### [SET PROBLEM]
Your task is to repeat only the lines from the one with "Keep writing the" through the one with "and cam lever.", exactly as they stand, both ends included.

### [MATERIAL FOR THIS TASK]
########

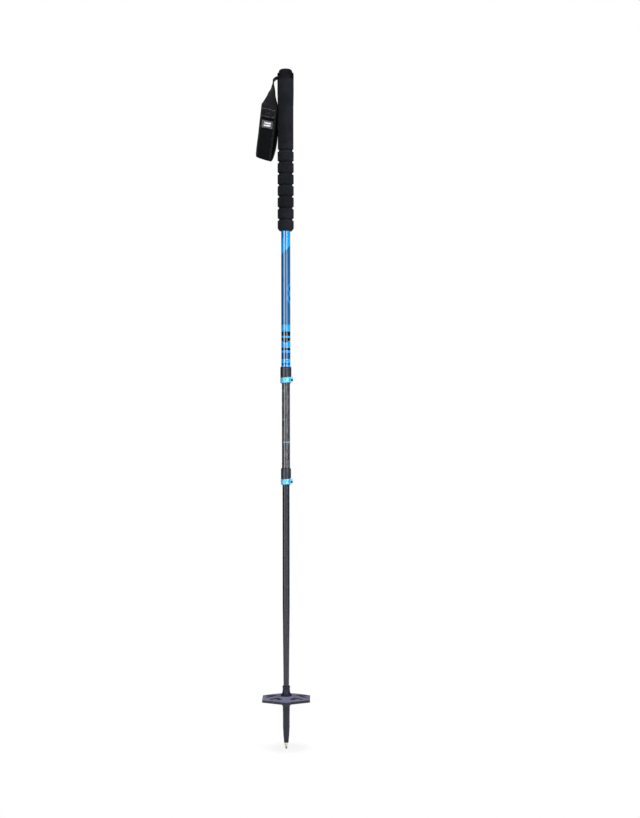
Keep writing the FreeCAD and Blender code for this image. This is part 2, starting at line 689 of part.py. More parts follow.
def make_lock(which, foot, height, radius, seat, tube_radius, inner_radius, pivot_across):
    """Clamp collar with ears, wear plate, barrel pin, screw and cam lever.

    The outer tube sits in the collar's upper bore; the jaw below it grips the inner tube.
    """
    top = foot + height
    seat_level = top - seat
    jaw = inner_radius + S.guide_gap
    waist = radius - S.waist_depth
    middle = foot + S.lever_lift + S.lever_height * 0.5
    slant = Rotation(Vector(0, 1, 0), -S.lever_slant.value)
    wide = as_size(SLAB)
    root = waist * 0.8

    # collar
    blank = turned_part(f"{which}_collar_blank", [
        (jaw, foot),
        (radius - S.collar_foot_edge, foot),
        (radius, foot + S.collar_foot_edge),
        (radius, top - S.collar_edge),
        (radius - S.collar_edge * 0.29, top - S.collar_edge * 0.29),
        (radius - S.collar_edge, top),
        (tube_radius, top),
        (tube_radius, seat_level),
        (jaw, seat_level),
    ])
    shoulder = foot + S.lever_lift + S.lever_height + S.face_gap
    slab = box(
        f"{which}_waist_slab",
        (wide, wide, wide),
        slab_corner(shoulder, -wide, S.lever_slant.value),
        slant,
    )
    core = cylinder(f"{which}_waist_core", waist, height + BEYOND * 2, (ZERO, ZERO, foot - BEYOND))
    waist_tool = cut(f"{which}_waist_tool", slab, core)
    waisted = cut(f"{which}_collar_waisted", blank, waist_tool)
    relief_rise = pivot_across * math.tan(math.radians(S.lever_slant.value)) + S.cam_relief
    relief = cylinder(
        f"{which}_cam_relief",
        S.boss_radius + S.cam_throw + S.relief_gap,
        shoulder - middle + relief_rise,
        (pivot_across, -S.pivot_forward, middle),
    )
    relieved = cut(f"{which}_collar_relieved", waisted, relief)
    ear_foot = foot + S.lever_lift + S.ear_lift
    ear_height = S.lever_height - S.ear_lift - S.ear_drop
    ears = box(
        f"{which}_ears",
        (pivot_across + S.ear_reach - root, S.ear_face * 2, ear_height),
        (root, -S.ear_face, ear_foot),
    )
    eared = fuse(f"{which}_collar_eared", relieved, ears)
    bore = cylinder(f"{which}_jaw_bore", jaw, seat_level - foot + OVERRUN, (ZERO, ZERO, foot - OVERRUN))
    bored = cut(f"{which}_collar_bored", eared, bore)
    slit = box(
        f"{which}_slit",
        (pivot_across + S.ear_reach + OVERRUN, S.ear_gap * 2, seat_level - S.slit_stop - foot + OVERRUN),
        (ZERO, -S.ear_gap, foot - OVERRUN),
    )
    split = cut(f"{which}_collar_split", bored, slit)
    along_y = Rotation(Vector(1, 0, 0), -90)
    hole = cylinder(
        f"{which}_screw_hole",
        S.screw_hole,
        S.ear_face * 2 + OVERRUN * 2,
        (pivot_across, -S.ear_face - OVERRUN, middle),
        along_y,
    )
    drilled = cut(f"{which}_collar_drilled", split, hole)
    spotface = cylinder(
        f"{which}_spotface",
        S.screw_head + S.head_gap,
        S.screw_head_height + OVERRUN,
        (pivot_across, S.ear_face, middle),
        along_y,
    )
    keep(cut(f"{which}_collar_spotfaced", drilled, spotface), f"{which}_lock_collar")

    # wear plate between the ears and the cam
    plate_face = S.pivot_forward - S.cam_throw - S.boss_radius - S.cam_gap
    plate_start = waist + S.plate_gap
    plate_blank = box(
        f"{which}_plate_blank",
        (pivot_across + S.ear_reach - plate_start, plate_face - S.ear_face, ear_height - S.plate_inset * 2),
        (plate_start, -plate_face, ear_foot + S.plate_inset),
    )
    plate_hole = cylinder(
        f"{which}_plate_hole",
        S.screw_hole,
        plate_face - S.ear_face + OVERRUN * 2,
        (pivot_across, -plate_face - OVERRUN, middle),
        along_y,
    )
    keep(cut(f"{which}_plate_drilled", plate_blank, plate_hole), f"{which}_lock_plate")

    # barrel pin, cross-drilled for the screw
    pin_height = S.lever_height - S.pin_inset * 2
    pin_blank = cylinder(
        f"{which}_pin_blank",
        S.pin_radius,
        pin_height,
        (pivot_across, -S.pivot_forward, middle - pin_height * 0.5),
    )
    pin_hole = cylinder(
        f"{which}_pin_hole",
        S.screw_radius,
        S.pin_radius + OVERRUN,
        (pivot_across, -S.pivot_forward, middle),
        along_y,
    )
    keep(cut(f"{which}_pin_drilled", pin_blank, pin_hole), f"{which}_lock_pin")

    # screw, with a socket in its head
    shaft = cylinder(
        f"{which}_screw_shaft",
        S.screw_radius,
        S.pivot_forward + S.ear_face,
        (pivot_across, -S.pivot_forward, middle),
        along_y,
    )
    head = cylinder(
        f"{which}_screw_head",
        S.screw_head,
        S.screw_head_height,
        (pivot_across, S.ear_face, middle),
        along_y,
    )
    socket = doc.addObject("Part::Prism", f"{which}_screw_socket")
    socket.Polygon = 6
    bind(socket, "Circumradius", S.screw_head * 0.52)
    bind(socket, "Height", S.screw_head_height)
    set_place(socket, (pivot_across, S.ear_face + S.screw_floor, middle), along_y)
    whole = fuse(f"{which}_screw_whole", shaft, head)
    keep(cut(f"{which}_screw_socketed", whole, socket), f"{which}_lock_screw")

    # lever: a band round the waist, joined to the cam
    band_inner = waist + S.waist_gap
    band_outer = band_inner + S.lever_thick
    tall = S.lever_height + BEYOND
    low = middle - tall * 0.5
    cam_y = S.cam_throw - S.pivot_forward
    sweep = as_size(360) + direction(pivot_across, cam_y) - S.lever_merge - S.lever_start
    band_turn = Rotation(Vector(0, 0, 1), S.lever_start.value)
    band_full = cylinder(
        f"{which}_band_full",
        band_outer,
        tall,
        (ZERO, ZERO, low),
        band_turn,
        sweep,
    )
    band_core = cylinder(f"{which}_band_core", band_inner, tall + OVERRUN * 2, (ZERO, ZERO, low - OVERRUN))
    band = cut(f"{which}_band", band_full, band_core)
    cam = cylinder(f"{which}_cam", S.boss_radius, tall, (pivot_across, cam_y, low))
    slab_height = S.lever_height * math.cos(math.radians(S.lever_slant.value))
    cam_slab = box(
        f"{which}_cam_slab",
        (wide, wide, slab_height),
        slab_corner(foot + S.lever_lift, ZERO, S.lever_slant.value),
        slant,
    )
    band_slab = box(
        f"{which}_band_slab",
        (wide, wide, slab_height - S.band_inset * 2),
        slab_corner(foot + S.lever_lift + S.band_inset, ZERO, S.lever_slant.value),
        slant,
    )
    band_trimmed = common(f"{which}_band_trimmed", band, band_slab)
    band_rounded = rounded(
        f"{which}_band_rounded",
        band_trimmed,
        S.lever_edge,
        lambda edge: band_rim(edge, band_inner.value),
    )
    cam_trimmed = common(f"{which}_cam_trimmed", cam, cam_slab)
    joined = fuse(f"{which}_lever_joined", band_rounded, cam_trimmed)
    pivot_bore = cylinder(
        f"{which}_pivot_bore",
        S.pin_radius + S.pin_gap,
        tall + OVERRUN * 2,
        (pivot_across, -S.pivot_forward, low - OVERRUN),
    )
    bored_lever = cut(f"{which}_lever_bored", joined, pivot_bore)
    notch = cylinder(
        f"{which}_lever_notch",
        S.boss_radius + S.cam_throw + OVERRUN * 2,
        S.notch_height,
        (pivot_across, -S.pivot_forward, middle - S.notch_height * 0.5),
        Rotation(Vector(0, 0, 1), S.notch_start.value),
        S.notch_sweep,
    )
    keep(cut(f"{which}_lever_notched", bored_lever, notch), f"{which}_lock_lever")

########

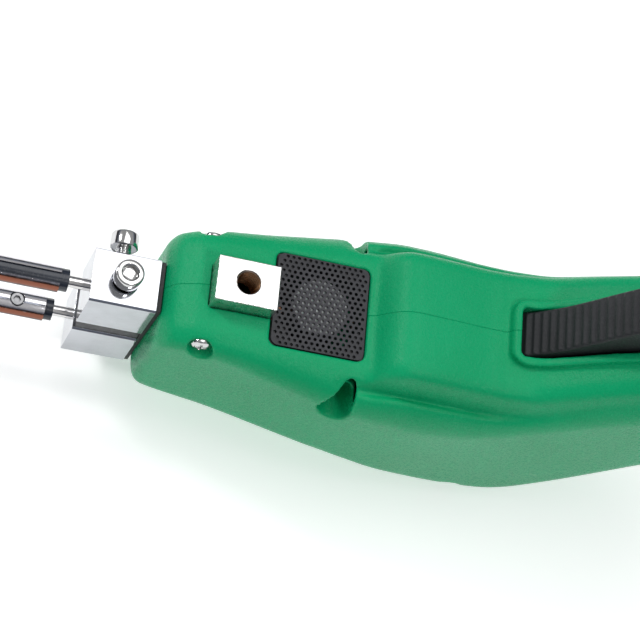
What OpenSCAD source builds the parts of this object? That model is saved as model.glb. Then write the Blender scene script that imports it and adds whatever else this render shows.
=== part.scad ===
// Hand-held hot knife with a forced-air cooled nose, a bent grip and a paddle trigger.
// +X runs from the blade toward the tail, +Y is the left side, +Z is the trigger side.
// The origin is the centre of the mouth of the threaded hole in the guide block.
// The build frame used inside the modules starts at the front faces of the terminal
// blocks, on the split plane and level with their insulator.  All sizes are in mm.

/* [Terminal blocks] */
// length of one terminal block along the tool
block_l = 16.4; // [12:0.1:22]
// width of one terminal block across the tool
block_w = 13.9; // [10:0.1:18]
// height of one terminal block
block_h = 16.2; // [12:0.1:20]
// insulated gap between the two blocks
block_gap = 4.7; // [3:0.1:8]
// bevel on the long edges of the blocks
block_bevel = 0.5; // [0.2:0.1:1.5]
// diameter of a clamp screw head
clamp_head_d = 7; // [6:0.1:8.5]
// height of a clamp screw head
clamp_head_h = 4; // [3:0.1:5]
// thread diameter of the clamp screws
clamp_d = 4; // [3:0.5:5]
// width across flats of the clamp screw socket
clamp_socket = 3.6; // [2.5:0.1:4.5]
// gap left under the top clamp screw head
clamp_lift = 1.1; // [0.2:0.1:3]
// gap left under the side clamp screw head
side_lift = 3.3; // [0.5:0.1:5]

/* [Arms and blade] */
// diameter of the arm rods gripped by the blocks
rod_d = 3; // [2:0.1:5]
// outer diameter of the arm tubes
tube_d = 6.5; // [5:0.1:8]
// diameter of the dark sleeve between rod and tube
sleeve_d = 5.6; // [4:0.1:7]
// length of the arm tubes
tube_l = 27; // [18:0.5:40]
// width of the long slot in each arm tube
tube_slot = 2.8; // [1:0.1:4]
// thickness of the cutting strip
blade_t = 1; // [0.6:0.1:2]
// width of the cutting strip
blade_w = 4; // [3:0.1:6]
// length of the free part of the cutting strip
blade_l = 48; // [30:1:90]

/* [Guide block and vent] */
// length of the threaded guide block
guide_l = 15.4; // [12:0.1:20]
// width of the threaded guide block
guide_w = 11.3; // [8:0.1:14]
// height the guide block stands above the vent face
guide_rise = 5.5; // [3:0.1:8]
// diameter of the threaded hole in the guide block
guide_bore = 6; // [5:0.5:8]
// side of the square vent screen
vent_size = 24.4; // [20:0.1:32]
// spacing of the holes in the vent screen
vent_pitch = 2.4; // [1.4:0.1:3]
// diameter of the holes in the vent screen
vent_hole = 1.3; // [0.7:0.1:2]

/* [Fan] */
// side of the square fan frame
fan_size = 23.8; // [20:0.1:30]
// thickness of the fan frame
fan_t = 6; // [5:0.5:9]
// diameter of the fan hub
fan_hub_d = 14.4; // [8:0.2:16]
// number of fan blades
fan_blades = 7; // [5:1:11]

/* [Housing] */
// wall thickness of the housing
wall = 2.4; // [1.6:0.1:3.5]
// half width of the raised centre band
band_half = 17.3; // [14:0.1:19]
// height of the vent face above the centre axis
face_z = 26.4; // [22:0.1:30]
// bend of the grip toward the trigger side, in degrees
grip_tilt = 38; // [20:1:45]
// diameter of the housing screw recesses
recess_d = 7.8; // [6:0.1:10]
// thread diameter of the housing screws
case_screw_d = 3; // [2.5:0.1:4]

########

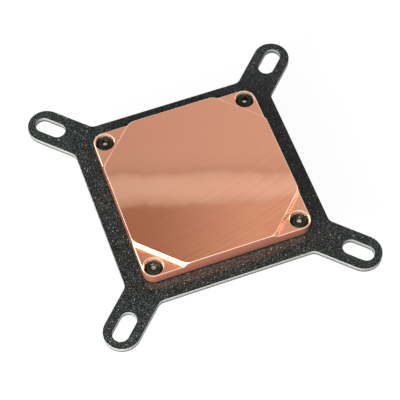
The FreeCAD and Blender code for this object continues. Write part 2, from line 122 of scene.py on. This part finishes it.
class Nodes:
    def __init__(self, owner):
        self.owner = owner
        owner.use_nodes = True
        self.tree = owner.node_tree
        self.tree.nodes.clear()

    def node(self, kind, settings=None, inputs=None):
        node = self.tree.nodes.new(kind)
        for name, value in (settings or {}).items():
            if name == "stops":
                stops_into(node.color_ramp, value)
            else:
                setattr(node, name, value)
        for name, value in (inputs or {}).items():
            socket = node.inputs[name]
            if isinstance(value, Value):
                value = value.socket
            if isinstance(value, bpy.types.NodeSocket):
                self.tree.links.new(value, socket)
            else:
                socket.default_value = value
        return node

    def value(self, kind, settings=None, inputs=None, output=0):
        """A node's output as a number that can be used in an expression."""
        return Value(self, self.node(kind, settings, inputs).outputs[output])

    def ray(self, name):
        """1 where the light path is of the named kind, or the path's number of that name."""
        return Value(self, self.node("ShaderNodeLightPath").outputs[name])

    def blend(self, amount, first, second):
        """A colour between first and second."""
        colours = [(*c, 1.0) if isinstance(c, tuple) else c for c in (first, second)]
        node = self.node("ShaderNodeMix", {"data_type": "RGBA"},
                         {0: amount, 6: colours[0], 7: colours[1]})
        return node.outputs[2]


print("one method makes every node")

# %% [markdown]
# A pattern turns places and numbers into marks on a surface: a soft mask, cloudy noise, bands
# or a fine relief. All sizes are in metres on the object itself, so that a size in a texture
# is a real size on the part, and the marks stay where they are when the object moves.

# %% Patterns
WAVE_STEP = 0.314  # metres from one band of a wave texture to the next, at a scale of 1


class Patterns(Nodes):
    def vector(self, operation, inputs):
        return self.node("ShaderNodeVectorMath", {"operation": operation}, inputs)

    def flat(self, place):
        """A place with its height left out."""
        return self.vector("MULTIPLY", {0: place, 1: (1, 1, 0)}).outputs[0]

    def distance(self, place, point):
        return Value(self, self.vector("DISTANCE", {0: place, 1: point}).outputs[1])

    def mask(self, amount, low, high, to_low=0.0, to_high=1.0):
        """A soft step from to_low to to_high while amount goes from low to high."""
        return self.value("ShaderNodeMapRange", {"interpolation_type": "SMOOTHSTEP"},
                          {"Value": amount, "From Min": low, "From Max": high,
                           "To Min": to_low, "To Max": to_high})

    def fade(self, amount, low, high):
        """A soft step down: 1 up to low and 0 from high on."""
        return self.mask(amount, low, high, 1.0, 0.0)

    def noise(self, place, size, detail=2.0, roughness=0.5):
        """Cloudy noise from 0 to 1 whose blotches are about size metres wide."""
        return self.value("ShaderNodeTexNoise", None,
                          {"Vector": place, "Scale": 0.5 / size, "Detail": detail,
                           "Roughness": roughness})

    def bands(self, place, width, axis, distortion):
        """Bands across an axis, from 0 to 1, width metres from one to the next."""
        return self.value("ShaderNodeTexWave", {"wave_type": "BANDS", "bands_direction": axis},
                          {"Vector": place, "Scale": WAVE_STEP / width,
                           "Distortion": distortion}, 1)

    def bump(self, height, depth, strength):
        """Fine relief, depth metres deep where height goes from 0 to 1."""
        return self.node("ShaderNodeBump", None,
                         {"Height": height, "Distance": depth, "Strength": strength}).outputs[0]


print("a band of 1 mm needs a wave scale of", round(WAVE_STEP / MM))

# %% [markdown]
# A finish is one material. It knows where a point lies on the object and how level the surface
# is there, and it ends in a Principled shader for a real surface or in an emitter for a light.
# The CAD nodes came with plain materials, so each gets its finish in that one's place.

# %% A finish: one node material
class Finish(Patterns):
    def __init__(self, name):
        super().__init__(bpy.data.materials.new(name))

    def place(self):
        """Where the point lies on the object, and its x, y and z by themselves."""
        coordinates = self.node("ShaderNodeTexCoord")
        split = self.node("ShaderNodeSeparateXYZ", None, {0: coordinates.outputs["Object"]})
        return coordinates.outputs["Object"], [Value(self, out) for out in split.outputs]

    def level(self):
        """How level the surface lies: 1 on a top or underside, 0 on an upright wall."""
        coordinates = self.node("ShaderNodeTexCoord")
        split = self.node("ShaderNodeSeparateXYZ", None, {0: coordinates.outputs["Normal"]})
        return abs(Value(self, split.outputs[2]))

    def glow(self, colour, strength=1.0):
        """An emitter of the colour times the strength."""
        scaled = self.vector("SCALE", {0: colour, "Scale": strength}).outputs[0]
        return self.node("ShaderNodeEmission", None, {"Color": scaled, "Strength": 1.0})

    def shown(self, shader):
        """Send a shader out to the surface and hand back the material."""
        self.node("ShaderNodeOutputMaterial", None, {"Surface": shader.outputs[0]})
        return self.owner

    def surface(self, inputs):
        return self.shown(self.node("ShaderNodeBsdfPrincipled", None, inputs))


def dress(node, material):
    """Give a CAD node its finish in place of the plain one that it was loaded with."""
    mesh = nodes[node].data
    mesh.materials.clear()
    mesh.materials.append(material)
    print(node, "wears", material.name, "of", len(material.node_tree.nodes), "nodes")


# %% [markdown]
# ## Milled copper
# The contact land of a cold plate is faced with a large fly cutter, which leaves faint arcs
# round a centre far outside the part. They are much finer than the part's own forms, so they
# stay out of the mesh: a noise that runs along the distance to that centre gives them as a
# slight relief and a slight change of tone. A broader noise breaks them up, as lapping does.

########

### [RESULT]
Keep writing the FreeCAD and Blender code for this image. This is part 2, starting at line 689 of part.py. More parts follow.
def make_lock(which, foot, height, radius, seat, tube_radius, inner_radius, pivot_across):
    """Clamp collar with ears, wear plate, barrel pin, screw and cam lever.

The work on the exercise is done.